EP 0,000,918 describes a method for the polycondensation of polyesters in a thin layer. There, a precondensation product is heated to 270°-340° C. in a heat exchanger in order to obtain a thin layer with a corresponding diffusion, and polycondensed in an adiabatic operation under vacuum (1.33 mbar), the temperature being continuously lowered by 30°-50° C.
For the realization of thin layers, pipes with internals such as heated inclined surface areas or heated pipes of different diameters are proposed. The high control complexity for the heating of the pipes in order to maintain the required temperature gradient, to ensure the intended film formation in all places, and the possibility of the formation of dead spaces are unfavorable. Additionally, nothing is said about how the conditions would be sustained under production conditions.
U.S. Pat. No. 4,973,655, a large surface is generated for the polycondensation by spraying a precondensate into an evaporation reactor. This leads to a polycondensation in solid phase, where the product thus formed is sprayed immediately into an extruder for further processing. This method, mainly intended for the manufacturing of polyamides, has also been proposed for polyester processes, without substantiating it by examples. There is nothing known about such an application.
U.S. Pat. No. 2,727,882 describes a tray column for the precondensation step of the polyethylene terephthalate process with specially shaped outlets, in which the product from the transesterification step is directed from the bottom up and the pressure is reduced from tray to tray with simultaneous increase of the temperature.

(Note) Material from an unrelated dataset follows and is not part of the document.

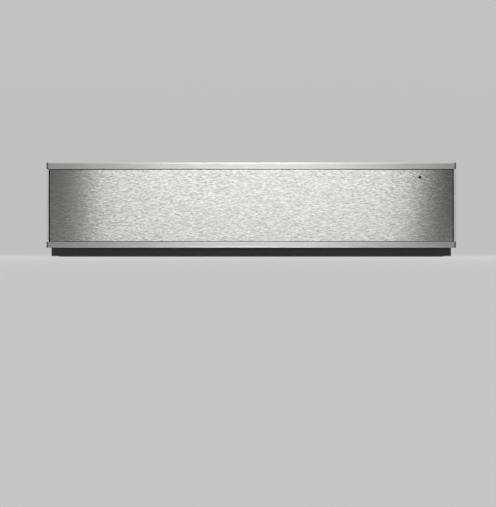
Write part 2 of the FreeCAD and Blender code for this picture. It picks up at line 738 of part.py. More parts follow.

The initial pressure is about 30-130 mbar, the final pressure at the head is 13 mbar, the temperature increase is between 5° C. and 25° C. It is explicitly required that the intrinsic viscosity (IV) not be greater than 0.3. That is, the melt has to be relatively low-viscosity in order to guarantee the functioning of this column. A somewhat higher viscosity will lead to less thorough mixing, to an inferior outgassing of mono- and oligomers, and to longer residence times that are undesired.
This limits the application possibilities for copolyesters and other polyesters. There is nothing said about the reprocessing of the vapors.
The column described in U.S. Pat. No. 2,727,882 is operated from the bottom up. Therefore it is very susceptible to failure, e.g. with throughput variations. In case of failure, the column empties very quickly and has to be restarted after remediation of the failure. Such failures have a large impact on the operation of the downstream end reactor and the product quality.
In EP 346,735, a column with internals for the precondensation is employed that is characterized by a large length/diameter ratio (133:1 to 80:1). The very small cross-section of 50 mm given leaves doubts about an implementation in large-scale installations. The flow through occurs top down, the residence times mentioned are extremely short (<10 min), the pressure is 500-800 mbar at the entrance, 13-0.7 mbar at the exit, temperatures of 260°-320° C. are mentioned. The internals mentioned in the document are tower packings such as Raschig or Pall rings that should have a free surface of 0.9-1.5 m2/L in the first third and a surface of 0.3-0.5 m2/L in the two other thirds. The vapors liberated in the separator are distilled and the diols returned to the process. The precondensate obtained that way is further condensed in the next step until a granulatable product is obtained, i.e. in principle a second precondensation, or a polycondensation to high molecular polyesters follows.
The equipment described in the documents U.S. Pat. No. 2,727,882 and EP 346,735 are tray or packed columns that have the advantages and disadvantages that are typical for their column type. As also especially emphasized in the patent, the tray column is characterized by good exchange on the individual trays, but both the longer residence time and the limiting viscosity are very unfavorable, especially when copolyesters or other polyesters such as e.g. PTT or PBT are to be manufactured. There is the danger that due to longer residence times, side reactions such as the formation of allyl alcohol and acrolein with PTT (polytrimethyleneterephthalate) or the formation of tetrahydrofuran with PBT are (polybutyleneterephthalate) facilitated. Additionally, a noticeably increased amount of diol is required for the operation of the tray column from the bottom up. This is very unfavorable energetically and increases the formation of side products. The packed column does have the advantages of a shorter residence time, but a transfer of the sizes given in the document to large-scale processes will be difficult.
In summary, it can be determined that the solutions proposed in the documents given above do not represent or represent only somewhat convincing alternatives to the conventional, versatilely applicable, and technically robust agitated vessel.